Still, while a Thames-worth of muck is dredged on an annual basis in an effort to feed the machine, the NME Awards Tour is usually well-curated enough to give us a choice selection (although not always: see Joe Lean and the Jing Jang Jong and the Sunshine Underground). This year's vintage is a strong one, with only the first act on the bill having failed to break through the hype barrier to a real world of popular appreciation.

Bucking one time-honoured indie trend by being a woman, and very much the flavour of this month, Florence Welch's band, Florence and the Machine, make a folk-pop sound that even calls upon the use of a harp on occasion. Accidentally kicking a pint from a hand at the front of the crowd at one point, she's like Kate Bush with shouting instead of singing – not an unpleasant prospect, but perhaps not so attention-grabbing when a good proportion of the crowd is still queuing outside.

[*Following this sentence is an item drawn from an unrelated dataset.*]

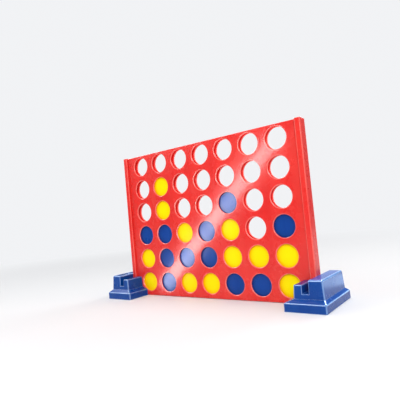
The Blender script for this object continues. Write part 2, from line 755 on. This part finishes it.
# a slanting strip close to the front lays a soft glare band across the grid
GLARE_TOP, GLARE_BOTTOM = Vector((0.060, -0.085, 0.185)), Vector((-0.104, -0.036, 0.004))
GLARE_WIDTH = 0.018
along = (GLARE_TOP - GLARE_BOTTOM).normalized()
away = Vector((0, -1, 0))
away = (away - along * away.dot(along)).normalized()
glare_turn = Matrix((along.cross(away), along, away)).transposed().to_euler()
for name, power, receivers in (("glare_strip", 0.145, [front, rear]),
                               ("glare_strip_discs", 0.250, discs)):
    strip = area(name, at=(GLARE_TOP + GLARE_BOTTOM) / 2, turn=glare_turn,
                 size=(GLARE_WIDTH, (GLARE_BOTTOM - GLARE_TOP).length), power=power,
                 glossy_only=True, only=receivers)
    strip.data.spread = math.radians(120)     # the band fades out for views far to the side

# a pale card far behind, seen only in the tops of the feet
area("foot_card", at=(-0.32, 1.10, 0.26), target=(0.10, 0, 0.02), size=(1.0, 0.45),
     power=0.85, glossy_only=True, only=feet)
# a cool light that only the feet receive, for their bright sides and tops
area("foot_kicker", at=(0.12, 0.90, 1.15), target=(0.12, 0, 0.02), size=(0.6, 0.6),
     power=34, colour=(0.80, 0.96, 0.93), only=feet)
# a high card that the rounded front edges of the feet mirror
area("foot_glint", at=(-0.32, -0.865, 0.61), target=(0.12, -0.035, 0.03), size=(0.34, 0.34),
     power=4.5, glossy_only=True, only=feet)
# a small card beside the right foot, mirrored in the upper part of its outer side
area("foot_side_card", at=(0.172, 0.066, 0.0135), target=(0.1395, -0.012, 0.024),
     size=(0.050, 0.012), power=0.0052, colour=(0.50, 0.72, 1.0), glossy_only=True, only=feet)
# light that reaches the disc channels through the thin front wall: only the rear panel
# receives it, and the front does not stop it
area("channel_fill", at=(0.55, -1.0, 0.35), size=(0.8, 0.8), power=5.5, only=[rear],
     blockers=[floor])

# ---------------------------------------------------------------- camera
CAMERA_AT = Vector((264.5, -364.1, 92.0)) * MM
CAMERA_ROLL = math.radians(-5.25)
forward = Vector((-0.5978, 0.8001, 0.0496)).normalized()
level_right = forward.cross(Vector((0, 0, 1))).normalized()
level_up = level_right.cross(forward).normalized()
right = level_right * math.cos(CAMERA_ROLL) + level_up * math.sin(CAMERA_ROLL)
up = level_up * math.cos(CAMERA_ROLL) - level_right * math.sin(CAMERA_ROLL)

camera_data = bpy.data.cameras.new("camera")
camera_data.sensor_width = 36.0
camera_data.sensor_fit = "HORIZONTAL"
camera_data.lens = 34.74
camera_data.clip_start = 0.01
camera = bpy.data.objects.new("camera", camera_data)
scene.collection.objects.link(camera)
pose = Matrix((right, up, -forward)).transposed().to_4x4()
pose.translation = CAMERA_AT
camera.matrix_world = pose
scene.camera = camera
scene.view_settings.view_transform = "Standard"
scene.view_settings.look = "None"
scene.view_settings.exposure = 0.0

Most of the audience is in place by the time White Lies emerge, and it would have been a shame for any who missed this unexpectedly fine set; unexpected because the hype has been shovelled on to this Ealing trio for the past few months. Yet they're something akin to Echo and the Bunnymen, or maybe Interpol, if the latter had half-way delivered on their promise to become an epic, stadium-ready band.

Dressed in black and peddling songs called things such as "Death" and "To Lose My Life", the band otherwise known as sub-Editors (a journalist's joke if ever there was one) offer something rousing, aided by singer Harry McVeigh's admission that they know their debut album will hit No 1 within two days. Big things have begun here.

The ghost of Ian Curtis hangs around for the next band, Friendly Fires, but only in so far as lead singer Ed Macfarlane wears an austere grey-shirt-and- trousers combination, and dances in a wild bodypop that calls to mind Curtis's later, sadly real, epileptic impressions. And that's the end of that comparison, because FF – a familiar outfit since at least last summer's festival season – put an irresistible smile on most faces with two of 2008's best songs, "Paris" and "Ex Lover", and a closing version of "Jump in the Pool", which found itself augmented by horn players and carnival drummers.

It was stirring stuff, although Macfarlane's camp jiggle might have been a bit much for the hardy Glaswegian males who were here for Glasvegas alone. Plenty has been written of the NME's seeming pet project this past year, and this set neither offered new songs nor a fresh take on a band who are unreconstructed but epic. The truly uproarious welcome of a home crowd notwithstanding, it hardly seems as if this ever more confident band needed the platform these NME shows will bring. For them, success seems almost a fait accompli.